Ümmetin arasına etnik-yapay sınırlar koyan sömürgeciler, Kafkas halklarının arasına da etnik milliyetçilik duvarları inşa etmişlerdi. Dağıstan gibi 40’tan fazla dilin konuşulduğu, Karaçay, Nogay gibi Türk soylu kavimlerin, Kabardinler, Malkarlar, Adıgler, Megreller, Nohçiler (Çeçen) gibi Kafkas halklarının bir arada yaşadığı bir coğrafyayı küçük parçalara ayıran Rus Çarlığı ve sonrasında SSCB karşısında mücahidler yüz yıl sonra “bağımsız, birleşik İslami Kafkasya” idealini gündemleştirdiler.

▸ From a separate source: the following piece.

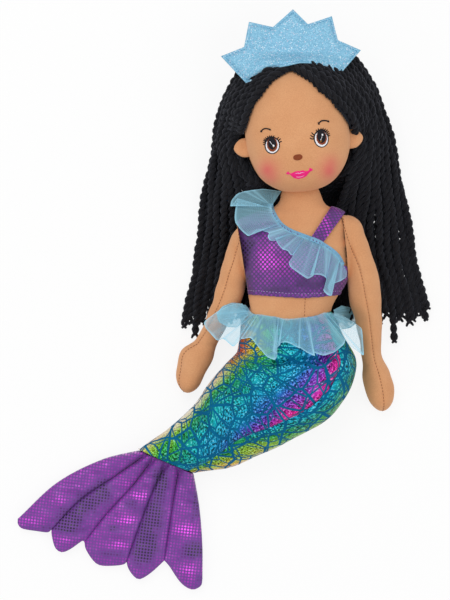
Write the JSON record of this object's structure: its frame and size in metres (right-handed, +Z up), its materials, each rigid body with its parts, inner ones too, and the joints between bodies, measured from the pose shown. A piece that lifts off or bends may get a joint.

Çeçenlerin son lideri Dokku Umarov’un (Ebu Osman) göreve gelmesiyle ise bu zihniyet devrimi kemale ermiş oldu. Bugün mücahidler kendilerine Kafkas mücahidleri demekteler. Kendilerini etnik kimlikleriyle değil, İslami kimlikleriyle tanımlıyorlar. Hazar’dan Karadeniz’e kadar tüm Kuzey Kafkasya’yı içine alacak bir İslam devleti kurmayı hedeflediklerini söylüyorlar. Aslına bakılırsa, bu ideal birilerinin iddia ettiği gibi türedi bir şey de değil: Bu topraklar üzerinde 1917 yılında kurulan Kuzey Kafkasya Devleti Rus saldırısında yenilinceye kadar üç yıl boyunca egemenliğini sürdürmüştü. Bu devlet, tüm Kuzey Kafkas halklarını içine alan geniş bir coğrafyayı kendine yurt olarak kabul etmişti. Bugün Kafkasya direnişi asli mecrasına ve sınırlarına dönüyor; etnik merkezli olmaktan kurtulmuş bir akide, ihlâs ve takvayı kuşanmış mücahidleri eliyle.